Count the lines below that contain the word "part", and give only that number.
* * *
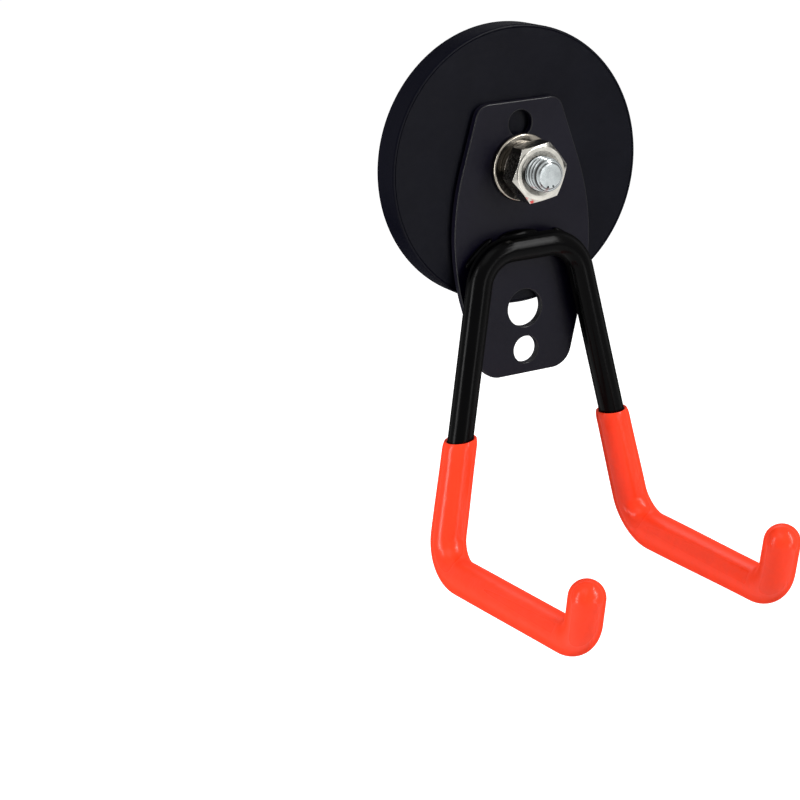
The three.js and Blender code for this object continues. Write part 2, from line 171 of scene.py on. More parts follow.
class HookFastenerSizes(PropertyGroup):
    thread_diameter: length_mm("Thread", "Diameter of the stud's thread", 8)
    thread_pitch: length_mm("Pitch", "Travel of the nut in one turn", 1.25)
    thread_clearance: length_mm("Thread play", "Between the nut's thread and the stud's", 0.2)
    shank_diameter: length_mm("Shank", "Plain part of the stud", 7.9)
    head_thickness: length_mm("Head", "Thickness of the stud's head", 2.2)
    point_diameter: length_mm("Point", "Flat end of the stud", 5.7)
    point_length: length_mm("Point length", "Length of the stud's bevelled end", 1.5)
    worn_crest: length_mm("Worn crest", "How much lower the last turn of thread is", 0.25)
    nick: length_mm("Nick", "Size of the two nicks in the stud's end", 0.44)
    nick_depth: length_mm("Nick depth", "Depth of the two nicks", 0.5)
    nick_angles: FloatVectorProperty(
        name="Nicks", description="Where round the end", size=2, subtype="EULER",
        default=(math.radians(-106), math.radians(-75)),
    )
    across_flats: length_mm("Across flats", "Width of the nut", 13)
    nut_face: length_mm("Nut face", "Diameter of the nut's flat ends", 12.4)
    nut_chamfer: length_mm("Nut chamfer", "Height of the turned corners", 0.7)
    nut_mouth: length_mm("Nut mouth", "Diameter of the countersink", 10.4)
    nut_mouth_depth: length_mm("Mouth depth", "Depth of the countersink", 1)
    nut_edge: length_mm("Nut edge", "Rounding of the nut's edges", 0.09)
    nut_angle: angle_deg("Nut angle", "Turn of the nut about the stud", 7.8)
    washer_hole: length_mm("Washer hole", "Hole of the flat washer", 8.5)
    washer_edge: length_mm("Washer edge", "Rounding of the flat washer", 0.42)
    washer_shift: FloatVectorProperty(
        name="Washer place", description="How far the flat washer hangs off centre", size=3,
        subtype="TRANSLATION", unit="LENGTH", default=(-0.14 * MM, 0, 0.14 * MM), precision=5,
    )
    spring_hole: length_mm("Spring hole", "Hole of the spring washer", 8.4)
    spring_edge: length_mm("Spring edge", "Rounding of the spring washer", 0.25)
    spring_split: length_mm("Split", "Gap between the spring washer's ends", 0.8)
    spring_lean: angle_deg("Split lean", "Slant of the gap", 25)
    spring_angle: angle_deg("Split place", "Where round the stud the gap is", -52)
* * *
[IN RESPONSE] 2